- Raw records:
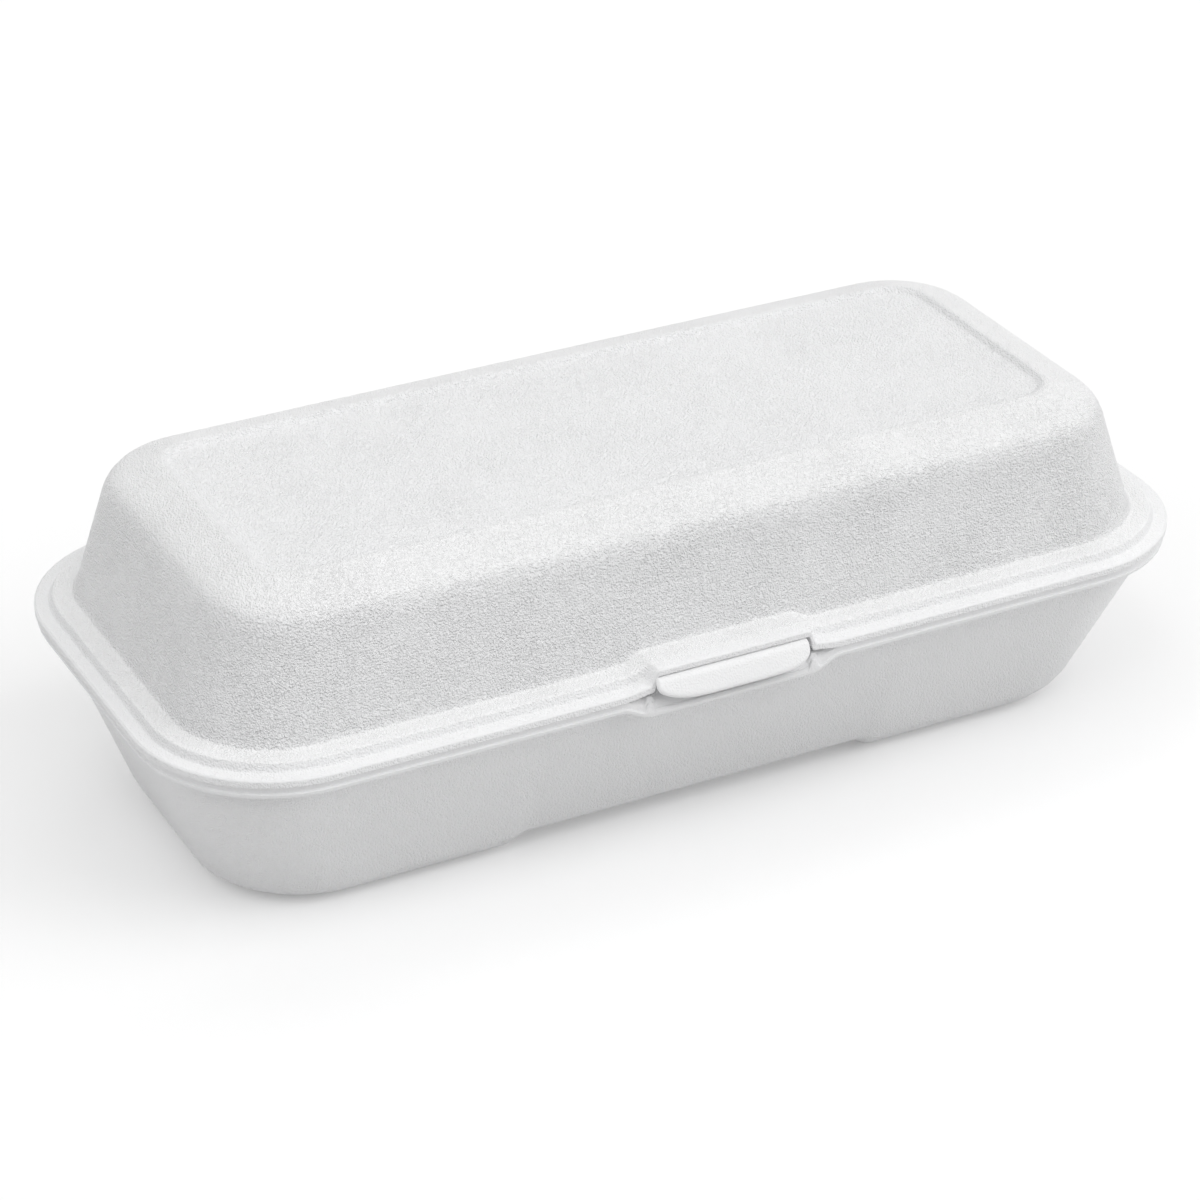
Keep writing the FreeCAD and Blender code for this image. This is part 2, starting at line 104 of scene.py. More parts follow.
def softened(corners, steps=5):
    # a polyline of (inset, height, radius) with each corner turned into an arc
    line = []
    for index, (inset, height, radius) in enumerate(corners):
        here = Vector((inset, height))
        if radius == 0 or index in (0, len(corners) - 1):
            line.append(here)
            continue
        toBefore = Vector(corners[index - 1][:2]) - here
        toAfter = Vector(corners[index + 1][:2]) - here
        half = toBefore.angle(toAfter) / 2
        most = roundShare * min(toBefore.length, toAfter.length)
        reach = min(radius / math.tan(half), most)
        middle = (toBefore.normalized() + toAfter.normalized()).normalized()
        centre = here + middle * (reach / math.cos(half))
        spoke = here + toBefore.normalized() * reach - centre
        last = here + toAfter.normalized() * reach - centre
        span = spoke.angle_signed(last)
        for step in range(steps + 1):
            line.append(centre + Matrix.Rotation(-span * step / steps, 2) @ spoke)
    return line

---

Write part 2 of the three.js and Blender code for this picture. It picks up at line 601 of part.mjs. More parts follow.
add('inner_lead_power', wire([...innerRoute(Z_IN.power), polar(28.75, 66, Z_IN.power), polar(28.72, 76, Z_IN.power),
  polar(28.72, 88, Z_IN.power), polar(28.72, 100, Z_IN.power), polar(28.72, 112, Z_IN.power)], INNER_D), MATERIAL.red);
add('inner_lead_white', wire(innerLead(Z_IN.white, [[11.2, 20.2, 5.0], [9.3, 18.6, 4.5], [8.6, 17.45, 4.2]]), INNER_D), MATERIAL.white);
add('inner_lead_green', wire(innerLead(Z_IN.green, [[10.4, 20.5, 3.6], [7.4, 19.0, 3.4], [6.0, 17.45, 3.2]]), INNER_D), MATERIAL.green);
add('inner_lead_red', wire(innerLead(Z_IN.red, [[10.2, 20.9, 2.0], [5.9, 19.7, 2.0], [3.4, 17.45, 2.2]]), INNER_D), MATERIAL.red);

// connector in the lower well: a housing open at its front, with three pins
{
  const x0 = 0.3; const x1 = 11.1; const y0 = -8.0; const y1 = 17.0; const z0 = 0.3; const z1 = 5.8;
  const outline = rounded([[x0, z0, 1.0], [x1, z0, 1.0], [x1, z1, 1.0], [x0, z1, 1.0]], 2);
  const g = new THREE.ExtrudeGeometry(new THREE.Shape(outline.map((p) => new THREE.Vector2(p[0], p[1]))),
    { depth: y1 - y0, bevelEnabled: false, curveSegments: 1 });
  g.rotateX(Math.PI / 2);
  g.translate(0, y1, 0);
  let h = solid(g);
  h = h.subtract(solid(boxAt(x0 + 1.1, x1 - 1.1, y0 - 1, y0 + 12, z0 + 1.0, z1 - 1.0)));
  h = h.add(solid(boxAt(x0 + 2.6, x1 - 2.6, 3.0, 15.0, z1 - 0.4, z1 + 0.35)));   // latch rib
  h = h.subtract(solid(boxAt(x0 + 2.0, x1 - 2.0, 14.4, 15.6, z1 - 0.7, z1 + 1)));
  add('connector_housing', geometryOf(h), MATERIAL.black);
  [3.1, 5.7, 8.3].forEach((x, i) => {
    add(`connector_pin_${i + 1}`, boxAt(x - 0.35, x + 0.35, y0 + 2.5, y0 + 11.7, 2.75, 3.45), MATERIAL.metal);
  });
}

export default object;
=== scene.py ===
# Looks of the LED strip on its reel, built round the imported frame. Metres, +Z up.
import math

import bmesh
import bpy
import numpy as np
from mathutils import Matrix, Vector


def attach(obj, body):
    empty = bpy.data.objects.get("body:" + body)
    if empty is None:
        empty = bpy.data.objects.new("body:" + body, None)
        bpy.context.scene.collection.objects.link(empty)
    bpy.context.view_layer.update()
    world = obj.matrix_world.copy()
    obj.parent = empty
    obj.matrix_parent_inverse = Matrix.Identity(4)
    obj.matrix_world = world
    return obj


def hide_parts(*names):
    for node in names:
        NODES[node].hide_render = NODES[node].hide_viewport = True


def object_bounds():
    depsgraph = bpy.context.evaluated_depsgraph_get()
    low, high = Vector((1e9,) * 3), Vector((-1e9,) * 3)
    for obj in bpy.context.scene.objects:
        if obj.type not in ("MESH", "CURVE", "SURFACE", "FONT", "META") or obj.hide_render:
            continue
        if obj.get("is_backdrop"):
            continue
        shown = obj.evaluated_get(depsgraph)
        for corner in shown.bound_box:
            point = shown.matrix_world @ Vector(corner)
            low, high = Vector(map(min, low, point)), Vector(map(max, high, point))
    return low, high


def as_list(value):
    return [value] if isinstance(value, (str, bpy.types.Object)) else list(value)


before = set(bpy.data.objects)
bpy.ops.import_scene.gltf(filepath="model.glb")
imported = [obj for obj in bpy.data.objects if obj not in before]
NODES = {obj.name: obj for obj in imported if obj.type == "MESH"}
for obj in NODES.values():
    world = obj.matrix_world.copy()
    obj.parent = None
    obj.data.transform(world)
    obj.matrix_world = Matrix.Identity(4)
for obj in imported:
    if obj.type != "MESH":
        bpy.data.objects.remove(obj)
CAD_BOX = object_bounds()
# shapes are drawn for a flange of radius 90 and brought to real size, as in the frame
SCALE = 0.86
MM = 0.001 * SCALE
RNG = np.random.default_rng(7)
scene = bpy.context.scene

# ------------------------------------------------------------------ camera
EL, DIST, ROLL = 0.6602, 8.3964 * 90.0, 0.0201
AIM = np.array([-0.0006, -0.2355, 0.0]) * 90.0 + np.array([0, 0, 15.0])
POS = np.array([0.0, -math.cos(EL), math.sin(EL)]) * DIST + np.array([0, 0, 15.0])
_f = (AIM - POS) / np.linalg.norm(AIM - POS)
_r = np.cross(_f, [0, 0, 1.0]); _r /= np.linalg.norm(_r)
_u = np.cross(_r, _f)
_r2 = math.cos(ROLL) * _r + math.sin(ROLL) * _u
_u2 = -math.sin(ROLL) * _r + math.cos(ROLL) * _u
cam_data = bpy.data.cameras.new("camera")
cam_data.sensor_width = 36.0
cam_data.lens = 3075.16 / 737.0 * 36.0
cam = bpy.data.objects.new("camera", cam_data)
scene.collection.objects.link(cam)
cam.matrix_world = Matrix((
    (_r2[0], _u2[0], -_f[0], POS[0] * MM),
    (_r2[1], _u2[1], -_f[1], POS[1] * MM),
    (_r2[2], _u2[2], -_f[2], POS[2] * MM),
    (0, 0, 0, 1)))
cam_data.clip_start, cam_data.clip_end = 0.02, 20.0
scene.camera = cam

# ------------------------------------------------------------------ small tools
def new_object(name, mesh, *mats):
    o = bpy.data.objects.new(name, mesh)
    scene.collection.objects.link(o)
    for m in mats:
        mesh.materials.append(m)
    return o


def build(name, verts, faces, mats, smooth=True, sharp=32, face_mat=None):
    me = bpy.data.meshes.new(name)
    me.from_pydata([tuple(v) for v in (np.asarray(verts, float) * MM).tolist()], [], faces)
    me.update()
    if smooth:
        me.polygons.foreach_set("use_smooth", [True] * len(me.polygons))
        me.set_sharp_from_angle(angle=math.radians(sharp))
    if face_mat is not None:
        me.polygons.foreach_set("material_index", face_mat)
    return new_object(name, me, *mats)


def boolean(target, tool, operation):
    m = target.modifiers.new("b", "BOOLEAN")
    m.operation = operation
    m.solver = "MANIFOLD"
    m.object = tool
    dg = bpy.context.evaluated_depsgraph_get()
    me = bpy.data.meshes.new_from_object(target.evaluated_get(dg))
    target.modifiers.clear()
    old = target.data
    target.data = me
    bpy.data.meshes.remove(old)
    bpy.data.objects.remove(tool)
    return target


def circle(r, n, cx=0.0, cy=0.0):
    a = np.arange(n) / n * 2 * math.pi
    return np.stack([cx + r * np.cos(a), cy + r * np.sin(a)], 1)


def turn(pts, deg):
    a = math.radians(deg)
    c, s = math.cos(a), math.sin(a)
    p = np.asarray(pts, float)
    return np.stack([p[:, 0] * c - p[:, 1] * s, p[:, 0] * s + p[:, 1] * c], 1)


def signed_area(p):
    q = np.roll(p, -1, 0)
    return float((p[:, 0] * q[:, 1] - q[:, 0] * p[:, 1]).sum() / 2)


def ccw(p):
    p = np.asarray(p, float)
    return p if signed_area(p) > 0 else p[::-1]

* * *

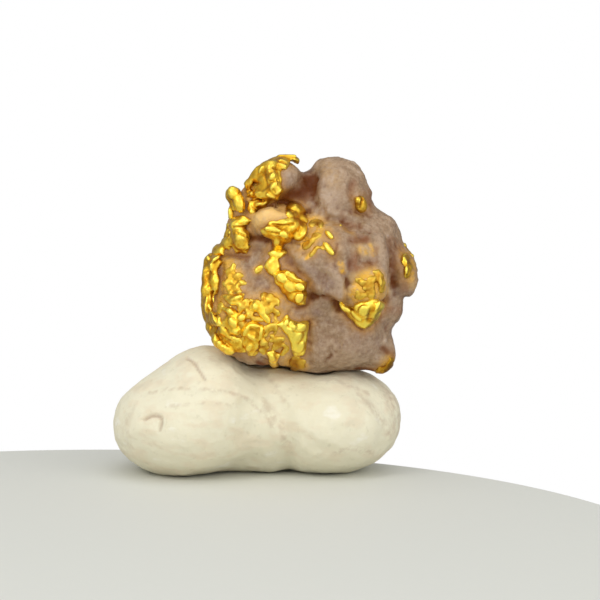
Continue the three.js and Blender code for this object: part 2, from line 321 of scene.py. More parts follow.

- Exercise instructions: Reproduce, without alteration, solely the lines beginning at the line that includes "with three pins" and ending at the line that includes "shown = obj.evaluated_get(depsgraph)", both lines included.

- Task answer:
// connector in the lower well: a housing open at its front, with three pins
{
  const x0 = 0.3; const x1 = 11.1; const y0 = -8.0; const y1 = 17.0; const z0 = 0.3; const z1 = 5.8;
  const outline = rounded([[x0, z0, 1.0], [x1, z0, 1.0], [x1, z1, 1.0], [x0, z1, 1.0]], 2);
  const g = new THREE.ExtrudeGeometry(new THREE.Shape(outline.map((p) => new THREE.Vector2(p[0], p[1]))),
    { depth: y1 - y0, bevelEnabled: false, curveSegments: 1 });
  g.rotateX(Math.PI / 2);
  g.translate(0, y1, 0);
  let h = solid(g);
  h = h.subtract(solid(boxAt(x0 + 1.1, x1 - 1.1, y0 - 1, y0 + 12, z0 + 1.0, z1 - 1.0)));
  h = h.add(solid(boxAt(x0 + 2.6, x1 - 2.6, 3.0, 15.0, z1 - 0.4, z1 + 0.35)));   // latch rib
  h = h.subtract(solid(boxAt(x0 + 2.0, x1 - 2.0, 14.4, 15.6, z1 - 0.7, z1 + 1)));
  add('connector_housing', geometryOf(h), MATERIAL.black);
  [3.1, 5.7, 8.3].forEach((x, i) => {
    add(`connector_pin_${i + 1}`, boxAt(x - 0.35, x + 0.35, y0 + 2.5, y0 + 11.7, 2.75, 3.45), MATERIAL.metal);
  });
}

export default object;
=== scene.py ===
# Looks of the LED strip on its reel, built round the imported frame. Metres, +Z up.
import math

import bmesh
import bpy
import numpy as np
from mathutils import Matrix, Vector


def attach(obj, body):
    empty = bpy.data.objects.get("body:" + body)
    if empty is None:
        empty = bpy.data.objects.new("body:" + body, None)
        bpy.context.scene.collection.objects.link(empty)
    bpy.context.view_layer.update()
    world = obj.matrix_world.copy()
    obj.parent = empty
    obj.matrix_parent_inverse = Matrix.Identity(4)
    obj.matrix_world = world
    return obj


def hide_parts(*names):
    for node in names:
        NODES[node].hide_render = NODES[node].hide_viewport = True


def object_bounds():
    depsgraph = bpy.context.evaluated_depsgraph_get()
    low, high = Vector((1e9,) * 3), Vector((-1e9,) * 3)
    for obj in bpy.context.scene.objects:
        if obj.type not in ("MESH", "CURVE", "SURFACE", "FONT", "META") or obj.hide_render:
            continue
        if obj.get("is_backdrop"):
            continue
        shown = obj.evaluated_get(depsgraph)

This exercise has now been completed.